ISTR there was a recent thread complaining that CAA was stating that extensive retraining was needed for a simple licence conversion, whereas the truth was, simple , vastly quicker and cheaper paperwork exercise.

They don't know their own regs, so don't ascribe to malice that which can be laid at the door of incompetence. (unless they are on a revenue- raising drive and are deliberately milking the cow) :twisted:


but, they wouldn't do that, would they? :roll:
#1606773
Irv Lee wrote: That it what makes it smell of either "audit fear" or "change that graph by next month" within a large organisation, and why it might be worth the new parliamentary group digging into not only who threw the switch but what motivated it so suddenly, as the apparently simple concept of using colour for copies might be a first indicator of a deeper cancer that needs cutting out.

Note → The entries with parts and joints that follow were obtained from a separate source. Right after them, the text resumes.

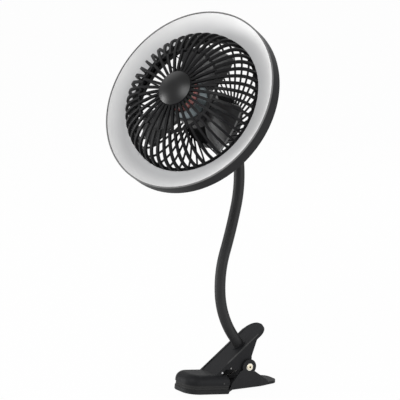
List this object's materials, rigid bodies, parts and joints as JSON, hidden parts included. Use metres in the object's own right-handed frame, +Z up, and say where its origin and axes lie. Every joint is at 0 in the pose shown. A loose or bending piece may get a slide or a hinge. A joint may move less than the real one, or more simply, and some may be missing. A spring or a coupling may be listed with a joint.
{
  "type": "portable camping fan",
  "caption": "Clip-on camping fan: a caged fan inside a white light ring, on a bendable rod neck that stands on a sprung two-jaw clamp.",
  "frame": {"origin": "middle of the lower jaw pad's gripping face, between the closed jaws", "axes": "+Z up and along the neck, +X from the jaws' toe towards the handles, +Y to the clamp's left seen from the handles' side"},
  "size_m": [0.1717, 0.1889, 0.4009],
  "materials": {
    "black_plastic": "fine matte, dark charcoal black",
    "grille_plastic": "fine matte black",
    "blade_plastic": "satin black",
    "pad_rubber": "dull black rubber",
    "neck_rubber": "smooth matte black rubber",
    "steel": "plain turned steel",
    "spring_steel": "dark spring wire",
    "rivet_brass": "worn brass",
    "rivet_nickel": "warm nickel plate",
    "milky_plastic": "milky white, satin",
    "white_board": "white solder mask",
    "led_lens": "pale yellow phosphor",
    "bracket_plastic": "matte dark grey",
    "green_board": "green solder mask",
    "lamination": "stacked silicon steel",
    "copper": "red enamelled copper wire",
    "motor_can": "cool grey plated steel cup",
    "magnet": "dull ferrite",
    "dark_screw": "black oxide",
    "battery_foil": "silver pouch",
    "switch_plastic": "matte black",
    "button_plastic": "satin dark grey",
    "light_pipe": "clear bluish",
    "port_steel": "bright shell"
  },
  "bodies": {
    "lower_clamp": {"lower_lever": "black_plastic", "lower_pad": "pad_rubber", "pivot_rivet": "rivet_brass", "rivet_washers": "rivet_nickel", "spring_spool": "black_plastic", "torsion_spring": "spring_steel"},
    "upper_clamp": {"upper_lever": "black_plastic", "upper_pad": "pad_rubber", "boot_pin": "steel", "pad_pins": "steel", "neck_foot": "steel", "neck_washer": "steel", "neck_nut": "steel", "neck_sleeve_0": "neck_rubber"},
    "neck_link_1": {"neck_core_1": "steel", "neck_sleeve_1": "neck_rubber"},
    "neck_link_2": {"neck_core_2": "steel", "neck_sleeve_2": "neck_rubber"},
    "neck_link_3": {"neck_core_3": "steel", "neck_sleeve_3": "neck_rubber"},
    "neck_link_4": {"neck_core_4": "steel", "neck_sleeve_4": "neck_rubber"},
    "fan_head": {"neck_tail": "steel", "tail_nut": "steel", "neck_sleeve_5": "neck_rubber", "ring_housing": "black_plastic", "ring_back": "black_plastic", "light_diffuser": "milky_plastic", "led_board": "white_board", "leds": "led_lens", "front_grille": "grille_plastic", "hub_cap": "grille_plastic", "rear_grille": "grille_plastic", "motor_bracket": "bracket_plastic", "motor_screws": "steel", "motor_bearings": "steel", "motor_board": "green_board", "motor_stator": "lamination", "motor_windings": "copper", "hub_cover": "black_plastic", "hub_screws": "dark_screw", "battery_cell": "battery_foil", "control_board": "green_board", "button_switches": "switch_plastic", "charge_lights": "light_pipe", "charge_port": "port_steel"},
    "rotor": {"motor_can": "motor_can", "motor_magnets": "magnet", "motor_shaft": "steel", "fan_rotor": "blade_plastic", "rotor_nut": "steel"},
    "fan_switch": {"fan_button": "button_plastic"},
    "light_switch": {"light_button": "button_plastic"}
  },
  "joints": [
    {"name": "clamp_open", "type": "hinge", "parent": "lower_clamp", "child": "upper_clamp", "pos_m": [0.05, 0, 0.0157], "axis": [0, 1, 0], "range_deg": [0, 30], "stiffness_Nm_per_rad": 1, "springref_deg": -45.84, "deforming": ["torsion_spring"]},
    {"name": "neck_bend_1", "type": "hinge", "parent": "upper_clamp", "child": "neck_link_1", "pos_m": [0.04106, 0.00117, 0.0476], "axis": [0, 0.9934, -0.1149], "range_deg": [-30, 30]},
    {"name": "neck_bend_2", "type": "hinge", "parent": "neck_link_1", "child": "neck_link_2", "pos_m": [0.02853, 0.00645, 0.09324], "axis": [-0.9997, 0.0028, 0.0243], "range_deg": [-30, 30]},
    {"name": "neck_bend_3", "type": "hinge", "parent": "neck_link_2", "child": "neck_link_3", "pos_m": [0.03777, 0.01145, 0.13642], "axis": [0, 0.9934, -0.1149], "range_deg": [-30, 30]},
    {"name": "neck_bend_4", "type": "hinge", "parent": "neck_link_3", "child": "neck_link_4", "pos_m": [0.05499, 0.01684, 0.18304], "axis": [-0.9527, 0.0349, 0.302], "range_deg": [-30, 30]},
    {"name": "neck_bend_5", "type": "hinge", "parent": "neck_link_4", "child": "fan_head", "pos_m": [0.05579, 0.02155, 0.24979], "axis": [0.4497, -0.8873, 0.1027], "range_deg": [-30, 30]},
    {"name": "rotor_spin", "type": "hinge", "parent": "fan_head", "child": "rotor", "pos_m": [-0.02201, -0.01142, 0.30559], "axis": [-0.7966, -0.3464, 0.4955], "continuous": true},
    {"name": "fan_button_press", "type": "slide", "parent": "fan_head", "child": "fan_switch", "axis": [-0.7966, -0.3464, 0.4955], "range_m": [0, 0.0006], "stiffness_N_per_m": 1500, "springref_m": -0.0005},
    {"name": "light_button_press", "type": "slide", "parent": "fan_head", "child": "light_switch", "axis": [-0.7966, -0.3464, 0.4955], "range_m": [0, 0.0006], "stiffness_N_per_m": 1500, "springref_m": -0.0005}
  ]
}
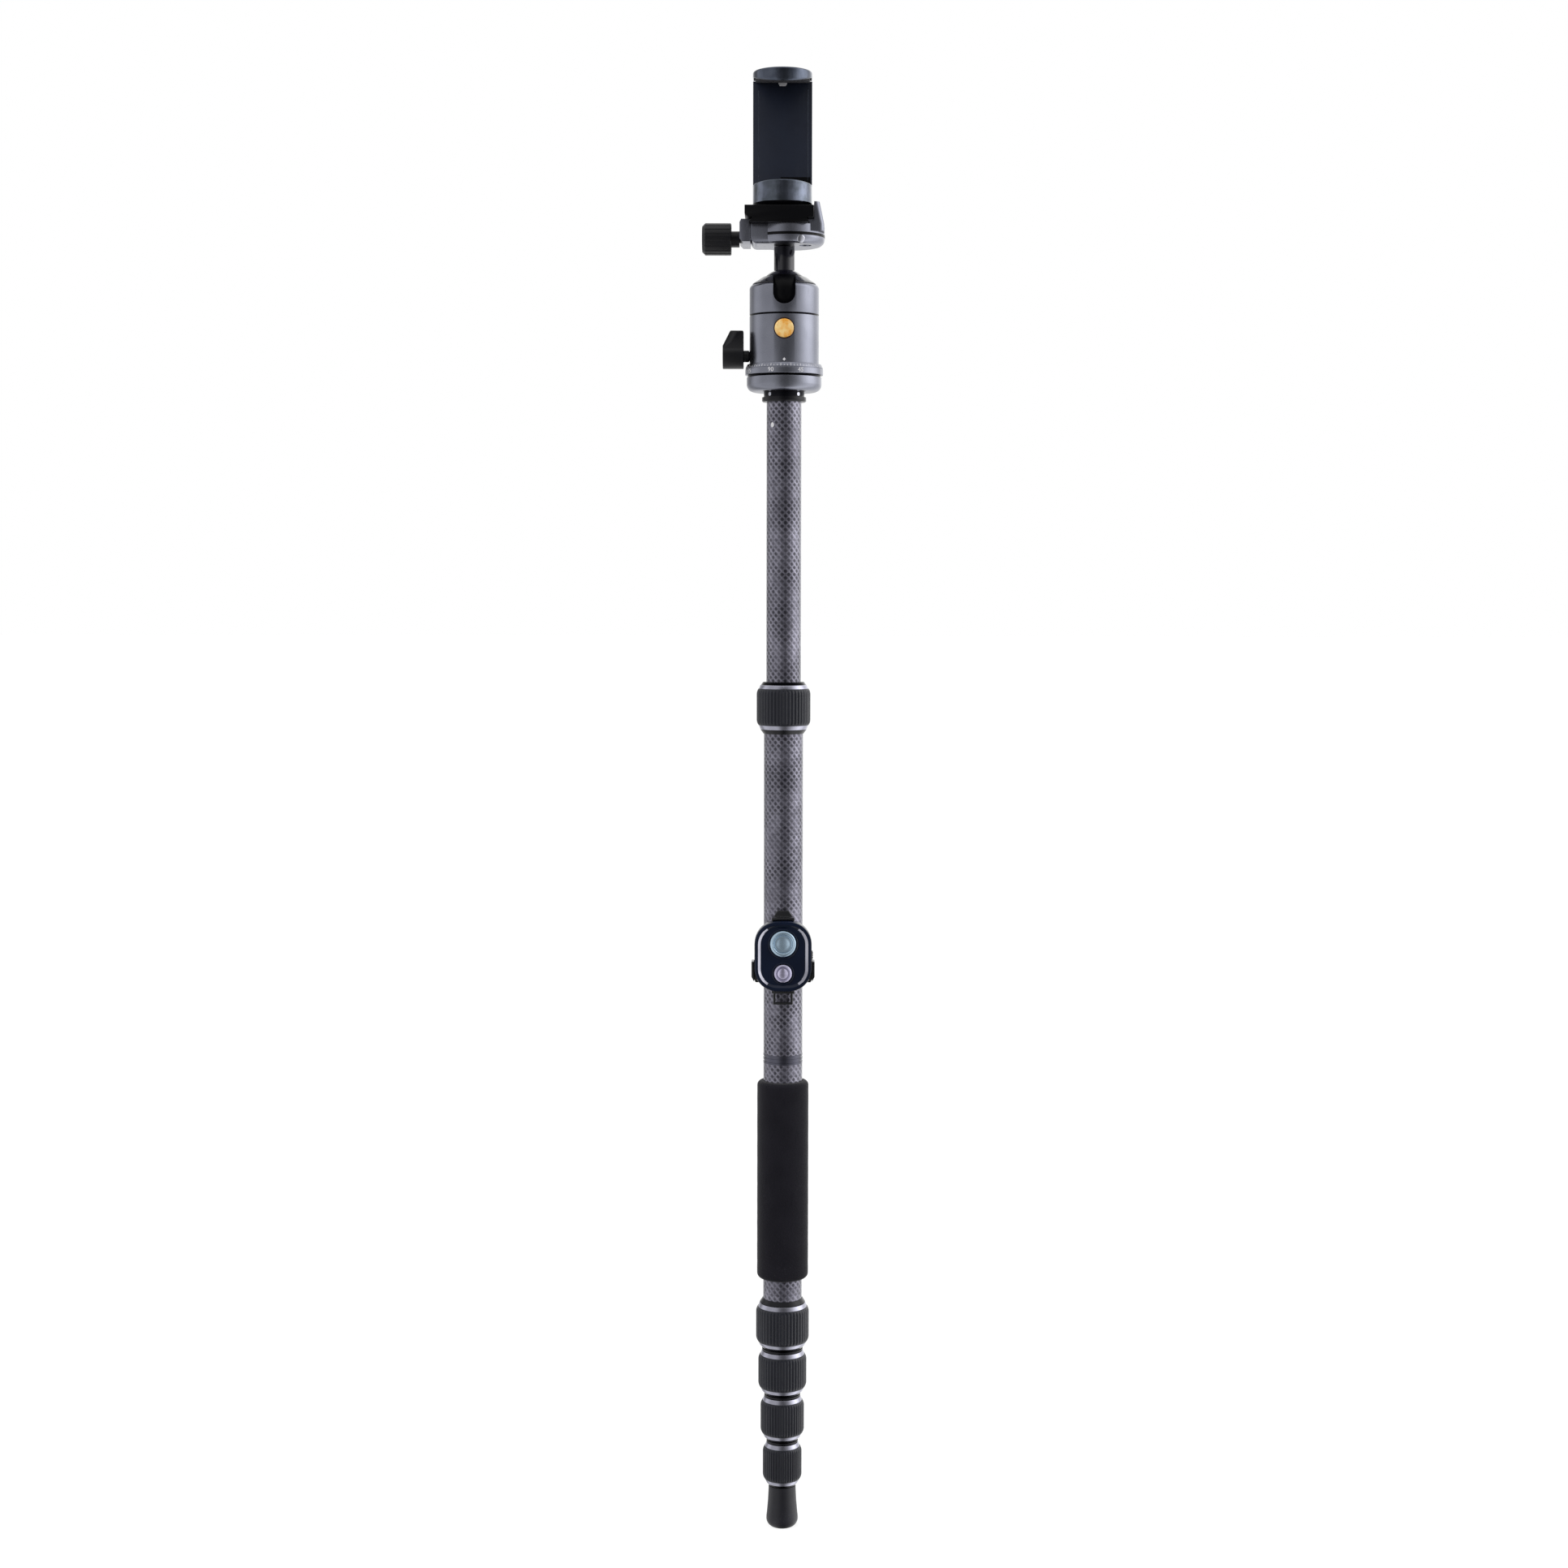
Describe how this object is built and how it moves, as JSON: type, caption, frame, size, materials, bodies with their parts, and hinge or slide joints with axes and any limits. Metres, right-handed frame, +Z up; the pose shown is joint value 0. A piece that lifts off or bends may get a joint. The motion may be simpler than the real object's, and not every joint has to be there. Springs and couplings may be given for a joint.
{
  "type": "camera monopod with ball head, phone holder and remote",
  "caption": "Telescopic carbon monopod with twist locks, foam grip, ball head, dovetail clamp, sprung phone holder and clip-on shutter remote.",
  "frame": {"origin": "centre of the rubber foot's flat sole, on the axis of the tubes", "axes": "+Z up along the tubes, -Y the front with the head's notch and the remote's buttons, -X the side of the clamp knob and the pan knob"},
  "size_m": [0.0799, 0.0711, 0.9678],
  "materials": {
    "carbon_weave": "satin",
    "gunmetal": "satin",
    "black_metal": "satin",
    "bright_metal": "satin",
    "orange_metal": "satin",
    "steel": "satin",
    "grip_rubber": "matte",
    "foam": "matte",
    "pad_rubber": "matte",
    "black_plastic": "satin",
    "inner_plastic": "matte",
    "remote_gloss": "gloss",
    "button_blue": "satin",
    "button_violet": "satin",
    "board_green": "matte"
  },
  "bodies": {
    "leg_top": {"leg_tube_1": "carbon_weave", "leg_lock_sleeve_1": "black_metal", "leg_lock_collet_1": "inner_plastic", "foam_grip": "foam", "column_joint": "black_metal", "column_lower_tube": "carbon_weave", "column_lock_sleeve": "black_metal", "column_lock_collet": "inner_plastic"},
    "leg_section_2": {"leg_tube_2": "carbon_weave", "leg_lock_sleeve_2": "black_metal", "leg_lock_collet_2": "inner_plastic"},
    "leg_section_3": {"leg_tube_3": "carbon_weave", "leg_lock_sleeve_3": "black_metal", "leg_lock_collet_3": "inner_plastic"},
    "leg_section_4": {"leg_tube_4": "carbon_weave", "leg_lock_sleeve_4": "black_metal", "leg_lock_collet_4": "inner_plastic"},
    "leg_section_5": {"leg_tube_5": "carbon_weave", "foot_plug": "inner_plastic", "rubber_foot": "grip_rubber"},
    "leg_nut_1": {"leg_lock_nut_1": "bright_metal", "leg_lock_grip_1": "grip_rubber"},
    "leg_nut_2": {"leg_lock_nut_2": "bright_metal", "leg_lock_grip_2": "grip_rubber"},
    "leg_nut_3": {"leg_lock_nut_3": "bright_metal", "leg_lock_grip_3": "grip_rubber"},
    "leg_nut_4": {"leg_lock_nut_4": "bright_metal", "leg_lock_grip_4": "grip_rubber"},
    "column_nut": {"column_lock_nut": "bright_metal", "column_lock_grip": "grip_rubber"},
    "column_upper": {"column_upper_tube": "carbon_weave", "column_top_plate": "black_metal", "top_plate_set_screws": "steel", "pan_base": "gunmetal", "scale_ring": "gunmetal"},
    "head": {"head_housing": "gunmetal", "ball_cup": "inner_plastic", "ball_collar": "black_metal", "tension_cap": "orange_metal"},
    "pan_knob": {"pan_knob": "black_metal"},
    "lock_knob": {"lock_knob": "black_metal"},
    "ball": {"ball_stem": "bright_metal"},
    "clamp": {"clamp_body": "gunmetal"},
    "clamp_jaw": {"clamp_jaw": "gunmetal"},
    "clamp_knob": {"clamp_knob": "black_metal"},
    "plate": {"release_plate": "black_metal", "camera_screw": "steel", "holder_body": "black_plastic", "lower_jaw_pad": "pad_rubber", "holder_springs": "steel"},
    "upper_jaw": {"holder_upper_jaw": "black_plastic", "upper_jaw_pad": "pad_rubber"},
    "remote_clip": {"remote_clip": "black_plastic"},
    "remote": {"remote_back_shell": "remote_gloss", "remote_front_shell": "remote_gloss", "remote_board": "board_green", "remote_cell": "steel"},
    "button_large": {"shutter_button_large": "button_blue"},
    "button_small": {"shutter_button_small": "button_violet"},
    "power_switch": {"power_switch": "black_plastic"}
  },
  "joints": [
    {"name": "leg_section_2_slide", "type": "slide", "parent": "leg_top", "child": "leg_section_2", "axis": [0, 0, -1], "range_m": [0, 0.118]},
    {"name": "leg_section_3_slide", "type": "slide", "parent": "leg_section_2", "child": "leg_section_3", "axis": [0, 0, -1], "range_m": [0, 0.148]},
    {"name": "leg_section_4_slide", "type": "slide", "parent": "leg_section_3", "child": "leg_section_4", "axis": [0, 0, -1], "range_m": [0, 0.178]},
    {"name": "leg_section_5_slide", "type": "slide", "parent": "leg_section_4", "child": "leg_section_5", "axis": [0, 0, -1], "range_m": [0, 0.208]},
    {"name": "leg_lock_1_turn", "type": "hinge", "parent": "leg_top", "child": "leg_nut_1", "pos_m": [0, 0, 0.1387], "axis": [0, 0, -1], "range_deg": [0, 90]},
    {"name": "leg_lock_2_turn", "type": "hinge", "parent": "leg_section_2", "child": "leg_nut_2", "pos_m": [0, 0, 0.1069], "axis": [0, 0, -1], "range_deg": [0, 90]},
    {"name": "leg_lock_3_turn", "type": "hinge", "parent": "leg_section_3", "child": "leg_nut_3", "pos_m": [0, 0, 0.0751], "axis": [0, 0, -1], "range_deg": [0, 90]},
    {"name": "leg_lock_4_turn", "type": "hinge", "parent": "leg_section_4", "child": "leg_nut_4", "pos_m": [0, 0, 0.0433], "axis": [0, 0, -1], "range_deg": [0, 90]},
    {"name": "column_lock_turn", "type": "hinge", "parent": "leg_top", "child": "column_nut", "pos_m": [0, 0, 0.5571], "axis": [0, 0, 1], "range_deg": [0, 90]},
    {"name": "column_slide", "type": "slide", "parent": "leg_top", "child": "column_upper", "axis": [0, 0, 1], "range_m": [-0.172, 0]},
    {"name": "pan_turn", "type": "hinge", "parent": "column_upper", "child": "head", "pos_m": [0, 0, 0.785], "axis": [0, 0, 1], "continuous": true},
    {"name": "pan_knob_turn", "type": "hinge", "parent": "head", "child": "pan_knob", "pos_m": [-0.03, 0, 0.7859], "axis": [-1, 0, 0], "range_deg": [0, 180]},
    {"name": "ball_lock_knob_turn", "type": "hinge", "parent": "head", "child": "lock_knob", "pos_m": [0, 0.03, 0.801], "axis": [0, 1, 0], "range_deg": [0, 180]},
    {"name": "ball_tilt", "type": "hinge", "parent": "head", "child": "ball", "pos_m": [0, 0, 0.825], "axis": [1, 0, 0], "range_deg": [-25, 90]},
    {"name": "clamp_turn", "type": "hinge", "parent": "ball", "child": "clamp", "pos_m": [0, 0, 0.86], "axis": [0, 0, 1], "continuous": true},
    {"name": "clamp_jaw_slide", "type": "slide", "parent": "clamp", "child": "clamp_jaw", "axis": [-1, 0, 0], "range_m": [0, 0.004]},
    {"name": "clamp_knob_turn", "type": "hinge", "parent": "clamp_jaw", "child": "clamp_knob", "pos_m": [-0.04, 0, 0.8615], "axis": [-1, 0, 0], "range_deg": [0, 1440]},
    {"name": "plate_slide", "type": "slide", "parent": "clamp", "child": "plate", "axis": [0, -1, 0], "range_m": [-0.046, 0.046]},
    {"name": "phone_jaw_slide", "type": "slide", "parent": "plate", "child": "upper_jaw", "axis": [0, 0, 1], "range_m": [0, 0.02], "stiffness_N_per_m": 250, "springref_m": -0.02, "deforming": ["holder_springs"]},
    {"name": "remote_clip_slide", "type": "slide", "parent": "leg_top", "child": "remote_clip", "axis": [0, 0, 1], "range_m": [-0.05, 0.11]},
    {"name": "remote_lift_out", "type": "slide", "parent": "remote_clip", "child": "remote", "axis": [0, -1, 0], "range_m": [0, 0.025]},
    {"name": "shutter_button_large_press", "type": "slide", "parent": "remote", "child": "button_large", "axis": [0, 1, 0], "range_m": [0, 0.0005], "stiffness_N_per_m": 2000, "springref_m": -0.0005},
    {"name": "shutter_button_small_press", "type": "slide", "parent": "remote", "child": "button_small", "axis": [0, 1, 0], "range_m": [0, 0.0005], "stiffness_N_per_m": 2000, "springref_m": -0.0005},
    {"name": "power_switch_slide", "type": "slide", "parent": "remote", "child": "power_switch", "axis": [0, 0, 1], "range_m": [0, 0.002]}
  ],
  "couplings": [
    {"joint": "clamp_knob_turn", "follows": "clamp_jaw_slide", "rad_per_m": 6283.2}
  ]
}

Irv, you must have more contact with the CAA than many. Don’t you think this is a result of a systematic re-structuring of the CAA to reduce costs?
User avatar
By Irv Lee
FLYER Club Member  FLYER Club Member
#1607045
@Bob Upanddown i only see/hear what you see/hear, as I had to walk away last year when I felt things were not as they should be on the infringement side, yet complaining to management about specifics didn't lead anywhere good, (which of course might itself be a symptom of swamping workload at management levels too).
There are various views about what causes CAA problems generally, some suggest higher management polices, others that it is localised roles having to cope in overworked, underfunded and/or under trained areas, experienced people leaving, but it might be a mix of all those, but in this "copies-gate", I can only say the symptoms remind me of the two suggestions I made, which come from observations of other large organisations over decades. (I did a search for a calendar of when NAA audits are, but nothing found, shame, we might know when to expect screws being turned if there is a link at all!)
However let us not forget to thank whoever in the CAA is investing time and budget there on working on things like "self declare medicals" for easa licences, or national licence in easa aircraft extension etc.